Pull out each line of the data that includes the word "chips".

• _Information given_:
★ ★ ★ ★ ★ ★ ★
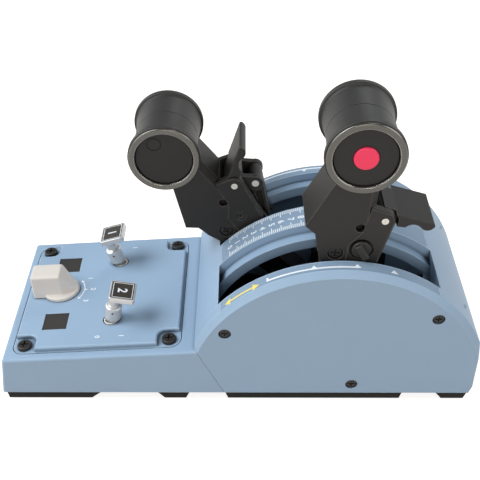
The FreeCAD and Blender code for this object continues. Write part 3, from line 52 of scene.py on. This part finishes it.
★ ★ ★ ★ ★ ★ ★
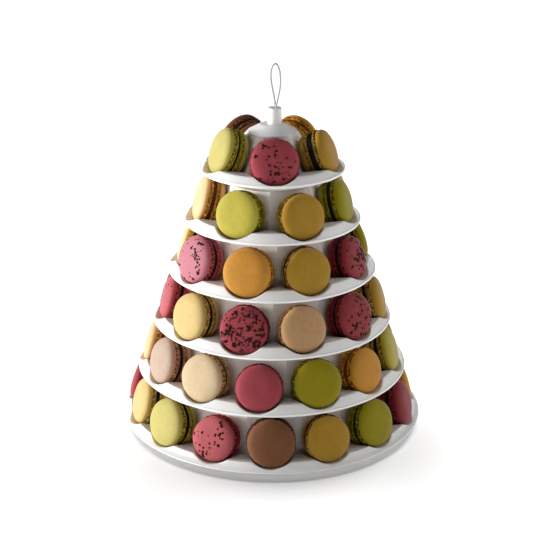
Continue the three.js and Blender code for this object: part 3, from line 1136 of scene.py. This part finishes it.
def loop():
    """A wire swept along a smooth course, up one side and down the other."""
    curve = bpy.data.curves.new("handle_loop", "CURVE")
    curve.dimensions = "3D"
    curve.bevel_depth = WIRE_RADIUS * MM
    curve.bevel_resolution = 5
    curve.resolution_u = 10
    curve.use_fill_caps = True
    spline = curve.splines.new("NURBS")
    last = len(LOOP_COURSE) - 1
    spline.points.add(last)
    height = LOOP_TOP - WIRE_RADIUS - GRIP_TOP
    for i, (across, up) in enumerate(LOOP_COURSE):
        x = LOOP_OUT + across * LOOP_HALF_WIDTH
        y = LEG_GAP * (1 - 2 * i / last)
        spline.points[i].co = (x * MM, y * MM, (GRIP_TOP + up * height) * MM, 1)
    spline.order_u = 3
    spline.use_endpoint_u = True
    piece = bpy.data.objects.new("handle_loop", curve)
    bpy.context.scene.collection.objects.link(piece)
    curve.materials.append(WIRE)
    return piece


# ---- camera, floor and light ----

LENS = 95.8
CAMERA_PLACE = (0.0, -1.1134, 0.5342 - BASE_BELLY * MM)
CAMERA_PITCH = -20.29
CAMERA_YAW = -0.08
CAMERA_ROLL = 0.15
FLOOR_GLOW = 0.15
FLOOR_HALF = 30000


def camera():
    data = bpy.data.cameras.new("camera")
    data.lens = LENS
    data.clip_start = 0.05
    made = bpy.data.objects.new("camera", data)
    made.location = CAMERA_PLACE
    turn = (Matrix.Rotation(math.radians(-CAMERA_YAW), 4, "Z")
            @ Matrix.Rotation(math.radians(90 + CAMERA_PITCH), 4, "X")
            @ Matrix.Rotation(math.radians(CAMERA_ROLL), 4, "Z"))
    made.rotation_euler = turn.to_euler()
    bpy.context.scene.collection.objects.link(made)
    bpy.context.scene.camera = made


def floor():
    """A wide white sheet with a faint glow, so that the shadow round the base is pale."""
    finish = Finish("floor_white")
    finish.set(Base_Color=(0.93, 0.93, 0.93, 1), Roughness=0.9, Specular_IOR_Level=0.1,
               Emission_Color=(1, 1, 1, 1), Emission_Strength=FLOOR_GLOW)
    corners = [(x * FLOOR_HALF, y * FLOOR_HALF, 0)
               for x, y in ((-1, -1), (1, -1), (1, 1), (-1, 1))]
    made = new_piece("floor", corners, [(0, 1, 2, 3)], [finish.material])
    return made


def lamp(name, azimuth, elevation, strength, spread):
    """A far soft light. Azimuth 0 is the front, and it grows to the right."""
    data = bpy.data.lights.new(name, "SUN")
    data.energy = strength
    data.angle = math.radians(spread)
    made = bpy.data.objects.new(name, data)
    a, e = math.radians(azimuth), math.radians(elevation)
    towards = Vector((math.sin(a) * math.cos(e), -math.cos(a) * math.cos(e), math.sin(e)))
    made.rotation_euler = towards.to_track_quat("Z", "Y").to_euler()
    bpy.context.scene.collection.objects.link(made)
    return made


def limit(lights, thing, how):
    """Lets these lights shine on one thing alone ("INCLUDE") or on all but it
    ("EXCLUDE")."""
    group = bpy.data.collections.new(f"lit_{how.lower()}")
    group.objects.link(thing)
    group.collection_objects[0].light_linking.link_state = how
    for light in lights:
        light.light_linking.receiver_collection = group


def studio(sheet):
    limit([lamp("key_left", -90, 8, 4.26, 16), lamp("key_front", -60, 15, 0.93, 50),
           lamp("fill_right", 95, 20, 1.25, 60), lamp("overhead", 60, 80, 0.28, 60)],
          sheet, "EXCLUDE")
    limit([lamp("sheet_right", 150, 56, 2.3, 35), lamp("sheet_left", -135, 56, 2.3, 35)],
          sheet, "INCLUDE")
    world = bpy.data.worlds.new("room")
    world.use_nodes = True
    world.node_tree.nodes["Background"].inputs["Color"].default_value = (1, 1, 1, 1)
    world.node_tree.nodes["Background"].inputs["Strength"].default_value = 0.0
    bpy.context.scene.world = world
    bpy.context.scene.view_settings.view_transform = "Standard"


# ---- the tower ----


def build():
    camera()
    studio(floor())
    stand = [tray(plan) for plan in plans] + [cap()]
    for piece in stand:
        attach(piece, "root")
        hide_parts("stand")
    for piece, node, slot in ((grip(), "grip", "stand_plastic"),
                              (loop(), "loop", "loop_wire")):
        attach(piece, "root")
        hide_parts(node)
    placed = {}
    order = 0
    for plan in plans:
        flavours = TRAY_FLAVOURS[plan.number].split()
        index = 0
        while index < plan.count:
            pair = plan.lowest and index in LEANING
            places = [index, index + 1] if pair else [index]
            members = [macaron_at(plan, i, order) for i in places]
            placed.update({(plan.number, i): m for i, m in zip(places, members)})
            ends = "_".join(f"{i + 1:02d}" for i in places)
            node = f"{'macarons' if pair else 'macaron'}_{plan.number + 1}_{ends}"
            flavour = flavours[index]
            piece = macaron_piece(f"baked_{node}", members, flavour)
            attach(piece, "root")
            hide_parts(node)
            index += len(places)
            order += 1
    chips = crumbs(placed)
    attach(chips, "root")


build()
★ ★ ★ ★ ★ ★ ★
• _Output_:
    chips = crumbs(placed)
    attach(chips, "root")